Interpretable contour encoding network customized for acoustic emission adaptive cepstrum in laser shock peening monitoring

Combining acoustic emission techniques and deep learning models for online quality monitoring of laser shock peening has the application value of real-time, high-accuracy, and adaptability. However, general models may have poor generalization ability and feature interpretability in acoustic emission (high peak, fast attenuation, and long plateau) monitoring tasks. To address this issue, this paper customizes an interpretable model called the contour encoding network tailored to the adaptive cepstrum characteristics of acoustic emission. Specifically, we first analyze the information propagation manner of the acoustic emission adaptive cepstrum within the general model.

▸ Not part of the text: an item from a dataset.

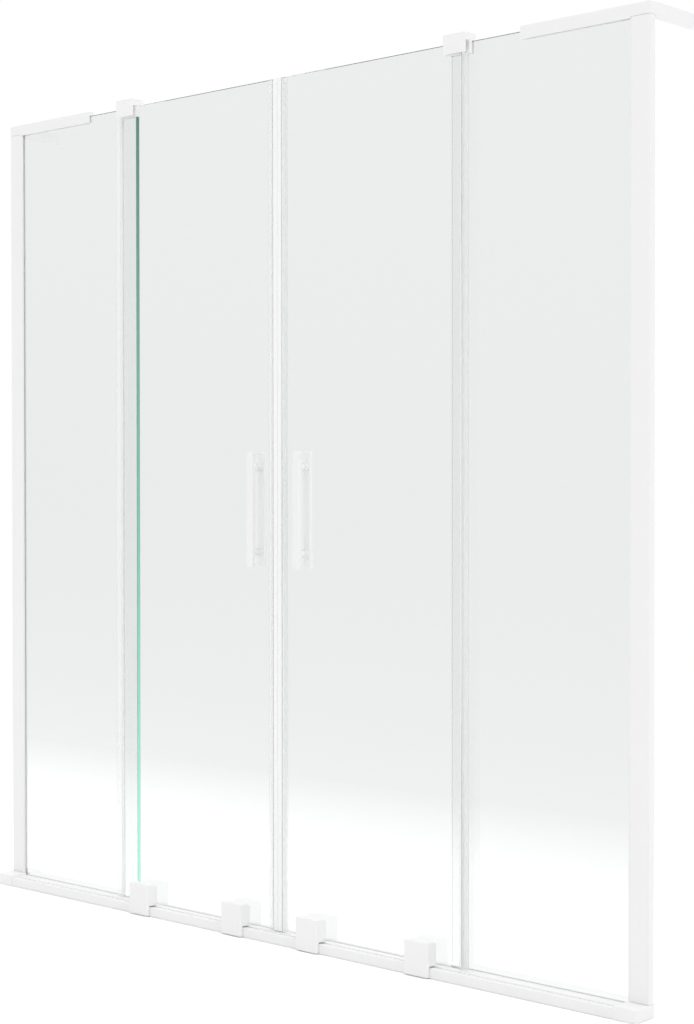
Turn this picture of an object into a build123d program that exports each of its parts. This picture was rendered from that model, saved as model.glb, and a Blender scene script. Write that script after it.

The paper focuses on extracting valuable discriminative information from the edge contour features of the adaptive cepstrum using learnable high-pass filtering operators. Furthermore, to make the model pay more attention to specific sensitive regions of the input data, this paper proposes a customized attention module. It is non-parameterized, thus having an interpretable computational process. This proposed network architecture can maximize recognition performance, simplify model structure, and improve generalization ability. The effectiveness and reliability of the proposed method are validated on experimental data of laser shock peening. The experimental results demonstrate that the proposed method achieves superior recognition accuracy compared to other advanced networks and exhibits desirable interpretability.